PMI admissions surge 17% above pre-COVID levels as NHS waits top seven million

Insurance-funded care increasingly filling the treatment gap left by persistent backlogs

PMI admissions surge 17% above pre-COVID levels as NHS waits top seven million

Life & Health

By Kenneth Araullo

Insurance-funded private hospital admissions in the UK reached a new high in the first half of 2025, although the pace of growth appears to be easing, according to new analysis from Broadstone.

The trend could provide some relief for employers that have seen rising costs for private medical insurance (PMI) benefits in recent years.

Broadstone’s review of the latest Private Healthcare Information Network (PHIN) data shows that there were 338,000 admissions funded by PMI in the first six months of 2025. This was slightly higher than the 336,000 PMI-funded treatments recorded in the same period of 2024 and represents the highest level of first-half admissions on record.

Compared with pre-pandemic activity, PMI-funded admissions have risen by nearly a fifth, up 17% from 290,000 in the first half of 2019. Broadstone said the sustained increase since COVID-19 reflects a structural shift in how patients are accessing treatment through employer- and individually-funded cover.

In the same period, NHS waiting lists have continued to grow, from 4.24 million in March 2020 to 7.37 million as of June 2025. While numbers appear to have peaked at around 7.4 million, progress in cutting the backlog has been limited and disrupted by industrial action, constraining the NHS recovery plan.

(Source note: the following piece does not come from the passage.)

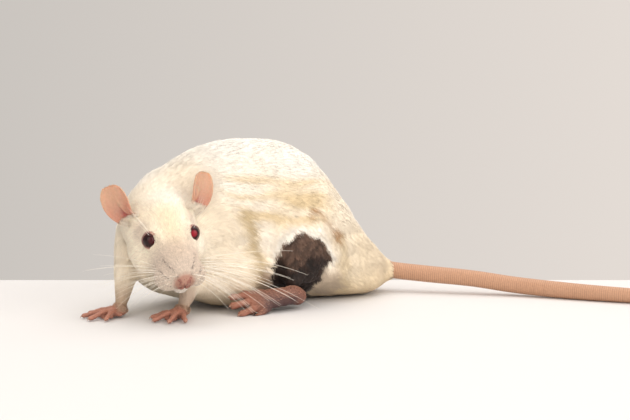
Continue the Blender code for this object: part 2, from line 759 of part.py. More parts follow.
def main():
    clear_scene()
    coat = make_material("coat", COAT, 0.8)
    bare = make_material("bare_skin", BARE_SKIN, 0.55)
    ear_skin = make_material("ear_skin", EAR_SKIN, 0.6)
    red = make_material("eye_red", EYE_RED, 0.15)
    scaly = make_material("tail_skin", TAIL_SKIN, 0.6)

    torso = flesh()
    head = copied(torso, "head")
    boolean(head, "INTERSECT", [head_cutter(HEAD_MARGIN)])
    details = [lid(side) for side in (1, -1)] + [ball("nose", *NOSE_PAD, HEAD_FRAME)]
    head = thinned(fused("head", [head] + details, HEAD_VOXEL, HEAD_SMOOTHING), HEAD_TRIANGLES)
    cutters = mouth_grooves(head)
    for side, name in ((1, "left"), (-1, "right")):
        centre = mirrored(EYE_CENTRE, side)
        eye = ball("eye_" + name, centre, (EYE_RADIUS,) * 3, HEAD_FRAME, 16, 10)
        eye.data.materials.append(red)
        ear(side, "ear_" + name).data.materials.append(ear_skin)
        cutters.append(ball("socket", centre, (EYE_RADIUS + GAP,) * 3, HEAD_FRAME, 20, 12))
        cutters.append(ball("nostril", mirrored(NOSTRIL[0], side), NOSTRIL[1], HEAD_FRAME, 10, 6))
        cutters.append(ear_socket(side))
    boolean(head, "DIFFERENCE", cutters)
    boolean(head, "INTERSECT", [head_cutter(0.0)])

    thinned(torso, FLESH_TRIANGLES)
    kept_side(torso, *tail_seam())
    boolean(torso, "DIFFERENCE", [head_cutter(GAP)])
    neck = parted(torso, "neck", neck_cutter)
    boolean(neck, "DIFFERENCE", [ear_socket(side) for side in (1, -1)])
    parts = [head, torso, neck]
    for side, foot, hand in (("left", LEFT_FOOT, LEFT_HAND), ("right", RIGHT_FOOT, RIGHT_HAND)):
        hindleg = parted(torso, "hindleg_" + side, bar_cutter("hip", *HIP_BARS[side]))
        foreleg = parted(torso, "foreleg_" + side, bar_cutter("arm", *ARM_BARS[side]))
        boolean(hindleg, "DIFFERENCE", [below_seam(foot, ANKLE_SEAM)])
        boolean(foreleg, "DIFFERENCE", [below_seam(hand, WRIST_SEAM)])
        parts += [hindleg, foreleg]
    set_on_floor(torso)
    for obj in parts:
        obj.data.materials.append(coat)
    add_paws(bare)
    for obj in tail():
        obj.data.materials.append(scaly)
    centred_on_floor()


main()
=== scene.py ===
"""Looks of the life-size laboratory rat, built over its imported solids.

The rat crouches on a pale floor with its head turned to its left. Its skin comes from the
solids, its short coat is solid tufts over the skin, and its eyes, ears, nose, paws, claws,
tail and whiskers are pieces of their own. It is a still model, so all rides on one body.
"""

import math

import bmesh
import bpy
import numpy as np
from mathutils import Matrix, Vector
from mathutils.bvhtree import BVHTree


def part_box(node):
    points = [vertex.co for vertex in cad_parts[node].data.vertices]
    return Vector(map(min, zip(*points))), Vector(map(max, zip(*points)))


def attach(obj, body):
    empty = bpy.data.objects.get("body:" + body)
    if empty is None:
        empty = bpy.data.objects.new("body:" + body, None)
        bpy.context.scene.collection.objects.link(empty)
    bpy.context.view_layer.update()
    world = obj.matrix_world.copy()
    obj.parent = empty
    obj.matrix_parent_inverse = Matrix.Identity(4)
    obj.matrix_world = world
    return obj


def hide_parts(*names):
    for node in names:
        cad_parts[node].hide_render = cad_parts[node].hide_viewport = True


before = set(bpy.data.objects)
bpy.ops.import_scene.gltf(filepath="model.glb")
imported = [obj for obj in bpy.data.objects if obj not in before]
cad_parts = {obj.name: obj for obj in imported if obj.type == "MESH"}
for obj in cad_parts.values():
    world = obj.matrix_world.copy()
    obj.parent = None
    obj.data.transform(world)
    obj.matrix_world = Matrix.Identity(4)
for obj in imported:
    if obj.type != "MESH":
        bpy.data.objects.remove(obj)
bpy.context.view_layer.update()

# Skin: one closed hide over head, neck, trunk and legs, which the coat grows from.
# The flesh solids are swollen until they touch, fused to a fine mesh, smoothed, and drawn
# in by the depth of the coat, so that the tips of the hair end where the solids do.
# The coat's depth is given for each of the flesh solids in their order.
FLESH = ("head", "neck", "torso", "foreleg_left", "foreleg_right", "hindleg_left", "hindleg_right")
COAT_DEPTH = (0.0016, 0.0030, 0.0034, 0.0018, 0.0018, 0.0026, 0.0026)
UP = Vector((0.0, 0.0, 1.0))
EYE_PLACE = Vector((-0.0252, 0.0103, 0.0081))
EYE_RADIUS = 0.0040
EYE_AXIS = Vector((0.74, 0.52, 0.43)).normalized()
EAR_ROOT = Vector((-0.0408, 0.0130, 0.0084))
EYE_BED = (0.0034, 0.0034, 0.0034)
EAR_BED = (0.0032, 0.0048, 0.0038)
SWELLING = 0.0004
SKIN_VOXEL = 0.0009
FACE_BACK, FACE_REACH = -0.036, 0.0215
SEAM_SOFTNESS = 0.0016
# Balls that fill the joins to the forepaws and to the tail: the middle and the radius.
LIMB_ROOTS = (
    ((-0.0737, 0.0100, 0.0046), 0.0036),
    ((-0.0972, 0.0309, 0.0046), 0.0036),
    ((0.0600, 0.0172, 0.0120), 0.0052),
    ((0.0640, 0.0140, 0.0112), 0.0050),
    ((0.0675, 0.0100, 0.0107), 0.0047),
)


def frame_at(origin, heading, pitch=0.0, roll=0.0):
    """A frame whose X points along heading and down by pitch, and whose Y is the rat's left."""
    turn, dip, lean = (math.radians(angle) for angle in (heading, pitch, roll))
    level = math.cos(dip)
    forward = Vector((math.cos(turn) * level, math.sin(turn) * level, -math.sin(dip)))
    level_left = Vector((-math.sin(turn), math.cos(turn), 0.0))
    level_up = forward.cross(level_left)
    left = level_left * math.cos(lean) + level_up * math.sin(lean)
    up = level_up * math.cos(lean) - level_left * math.sin(lean)
    result = Matrix((forward, left, up)).transposed().to_4x4()
    result.translation = origin
    return result


def mirrored(point, side):
    return Vector((point[0], point[1] * side, point[2]))


def middle(node):
    low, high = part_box(node)
    return (low + high) / 2


# The head's own frame starts at the nose tip, X forward and Y to the rat's left.
head_frame = frame_at(Vector(), 259.0, 29.5, 7.8)
head_frame.translation = middle("eye_left") - head_frame @ EYE_PLACE
to_head = np.array(head_frame.inverted())
# The limbs' places are given from a point on the floor by the haunches, which the solids share.
drawing_origin = head_frame.translation - Vector((-0.0847, -0.0123, 0.0221))


def drawn(*place):
    """A point given from the drawing origin."""
    return drawing_origin + Vector(place)


def eye_middle(side):
    return np.array(head_frame @ mirrored(EYE_PLACE, side))


def in_frame(points, inverse):
    """Points as a frame has them, given the inverse of the frame."""
    return points @ inverse[:3, :3].T + inverse[:3, 3]


def in_head(points):
    return in_frame(points, to_head)


def bounded(values, low, high):
    """0 under low, 1 over high, and a smooth step between."""
    t = np.clip((values - low) / (high - low), 0.0, 1.0)
    return t * t * (3 - 2 * t)


def fading(values, low, high):
    """1 under low, 0 over high, and a smooth step between."""
    return 1 - bounded(values, low, high)


def as_object(name, body):
    mesh = bpy.data.meshes.new(name)
    body.to_mesh(mesh)
    body.free()
    piece = bpy.data.objects.new(name, mesh)
    bpy.context.scene.collection.objects.link(piece)
    return piece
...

Meanwhile, broader PHIN figures for the first quarter indicate that this pressure is playing out differently across the country, with regional gaps opening up in private provision.

Scotland and Northern Ireland recorded increases in total private admissions, and insurance-backed activity rose 10% and 5.2% respectively, while England and Wales saw modest falls, including a 4.5% decline in the South East that offset growth in the Midlands.

PMI-funded admissions and claims inflation

The slowdown in PMI-funded admissions over the past year suggests that claims inflation may now be cooling, according to Brett Hill (pictured above), head of health and protection at Broadstone.

“The rapid and sustained growth in PMI-funded admissions since the pandemic is a clear signal of how dramatically healthcare demand has shifted,” Hill said. “As the NHS continues to face significant strain, Private Medical Insurance has increasingly stepped in to bridge the gap – ensuring people can access timely diagnoses and treatment that would otherwise be delayed.”

Those trends sit alongside 241,000 private health admissions in Q1 and an NHS waiting list that climbed to 7.40 million people in July, up from 7.37 million in June.

Market participants say the combination of elevated public waiting times and steady, insurance-backed throughput is shaping employer decisions on health and wellbeing strategies, with PMI increasingly used to support access to treatment in regions where delays are most acute.

Hill said PMI has become part of the way employers manage health risks in their workforce. “PMI-funded health services are now critical to both the resilience of the nation’s healthcare system and the wellbeing of the workforce. It enables faster treatment of conditions before they become more complex, costly and time-consuming,” he said.

“This is why, alongside its contribution to the wider NHS, PMI represents one of the most valuable investments a business can make to keep their people healthy and productive.”

“However, in recent years many employers have seen benefit costs increase, as a surge in claims by employees who cannot access NHS services has driven up premiums at renewal,” Hill said. “While self-pay admissions have been plateauing for a while, this year’s slowdown in PMI-funded admissions is a welcome sign that claims inflation is beginning to cool.

“This should help to alleviate some of the upward premium pressure that employers have been feeling, and allow them to refocus on expanding the provision of health benefits across their workforce.”